Friday, August 23, 2013

The Babysitter

I read the blog of Mayim Bialik, who plays Sheldon's girlfriend Amy on The Big Bang Theory.  She's an interesting woman with an interesting background and I've enjoyed many of her entries.

Today's (Meet Miam Bialik, the Babysitter) brought back memories of our Babysitting Co-Op days.  We were in a co-op connected with Tiny Tots and when we moved here, we joined a co-op here.   It was the Davis co-op that did me in completely and ended our stint as taking care of strangers' children for brief amounts of time.

I don't remember a lot of the kids we took care of in Oakland.  They were mostly children of friends or kids that we knew from the nursery school (or Pinata kids who all blended together and all 22 of them were one big extended family), kids who might have come by our house to play whether I was babysitting for them or not.  

I do remember the baby who was allergic to cow's milk.  They had him on a soy formula instead.  I am sure that soy formulas have improved a LOT since then, but that stuff smelled so bad it made me retch.  It smelled making it, it smelled when I fed the baby, it smelled ON him, so I didn't even want to touch him, and it smelled awful coming out the other end.

His father was an Orthopedist and I remember the day that I was getting a roast out of the freezer and dropped it on my toe.   I was in extreme pain when he came to pick up his kid and I mentioned dropping the roast and that I thought I might have broken the toe.  He looked down and said something profound like "oh" and left.  Not a single word about what I could do or anything.  Yeah, he probably was afraid I'd sue him if he offered an opinion but even a "I'm so sorry you're in pain" would have helped a little.

Then of course there is the story, which I have mentioned here a time or two, about the night we were at a Lamplighter Gala, where in those days the champagne flowed copiously, and our kids were being taken care of by a very proper British gentleman.  I was definitely in my cups that night coming home from San Francisco.   I had worn an outfit my mother had given me, a purple lamé one-piece coulotte that was a tad too long for me.  As I staggered out of the car and tried to go up the stairs, while trying to hold in a very full bladder, I tripped on the damn hem of the outfit, fell flat on my face on the stairs and peed all over the place. 

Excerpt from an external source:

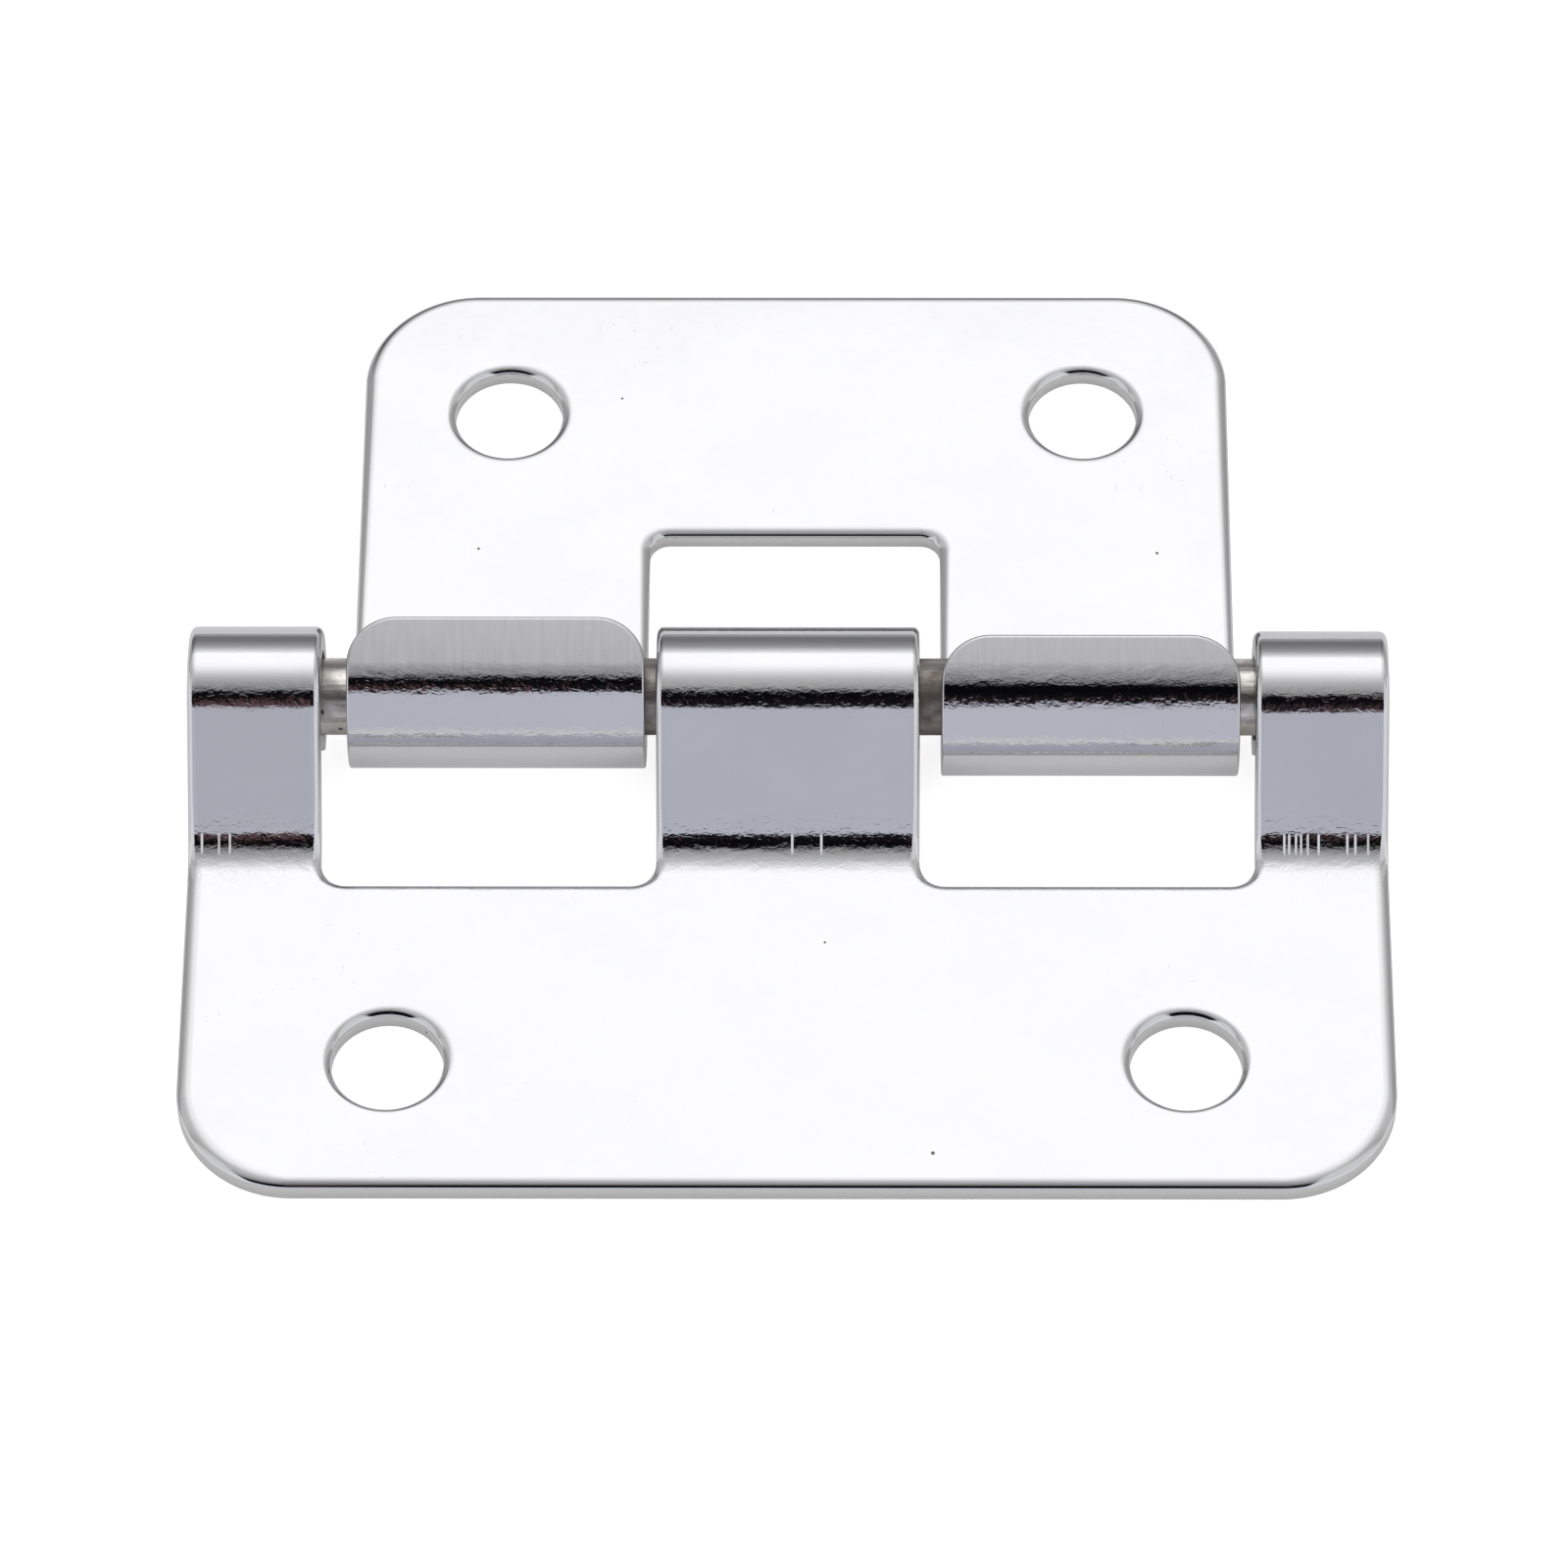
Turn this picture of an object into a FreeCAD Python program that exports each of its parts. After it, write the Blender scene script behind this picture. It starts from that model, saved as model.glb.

The babysitter looked a bit bemused and made some dry comment about my having had a little too much to drink.  I was mortified.  I will admit that it did make me feel a tad less mortified a few years later when I discovered that he and his wife were "swingers" and had propositioned another couple that we knew to come and share their bed for an evening of fun and frivolity.  It makes me laugh now to picture our friends in a four-some with these folks. A more incongruous coupling I can't imagine!

Ahhh...we never know what goes on behind someone else's closed door.

That was kind of the problem with the disaster that we encountered here in the Davis babysitting co-op.  I didn't know the woman, who was new to the co-op, but she had two boys who were, I don't know, young grammar school age, I guess.   She said she needed to go shopping and could I watch the boys for an hour.  I said sure.

I opened the door to see the boys for the first time.  She handed me a bag with...something...I don't remember what was in it, kissed her kids goodbye and left.  I expected to have her back in an hour.  This was in the days before cell phones, so I couldn't get hold of her when I needed it.

She didn't return for more than eight hours.   She apparently had a date with her ex-husband and didn't want me to know.  I was frantic by the time she came back.

The fact that she was 7 hours later than she told me she would be was bad enough, but it turned out that one of her kids was autistic and she never told me.   She just handed him to me as if he were a normal kid and left.  A few suggestions for how to handle him would have helped just a tad.  All he wanted to do, as I remember all these years later, was to play in the water of the aquarium we had.   That, and run around the house and cry for his mother.

That may have been the closest I have ever come to really wanting to kill someone.  Not the kid, his mother.  She could have warned me.  I would have tried to work within her rules and how she handled the kid, but to just give him to me as if he and his brother were both alike and then to go off for eight hours....

I don't remember when I learned he was autistic.  Maybe I just thought he was retarded and found out later that he was autistic.  Whatever he was, I didn't have a clue how to handle him and I was not warned ahead of time.  It was 8 hours of sheer hell.

When she came home and I exploded at her for what she had done to me, she got angry with me and accused me of trying to keep her from getting back together with her husband. This was obviously a woman with some serious problems.

I never saw her again and I suspect she was not allowed to be a member of the babysitting co-op again either.

I wonder whatever became of her son.  I feel sorry for him that she didn't apparently care enough for him to help a stranger take care of him.  I'm sure she felt that just not saying anything about his condition was the only way she could get a babysitter, but jeez!  How unfair to both the babysitter AND the child!

1 comment:

Harriet said...

I was looking up something else -- don't remember what -- and saw Mayim Bialik's doctoral thesis cited as a reference. Impressive.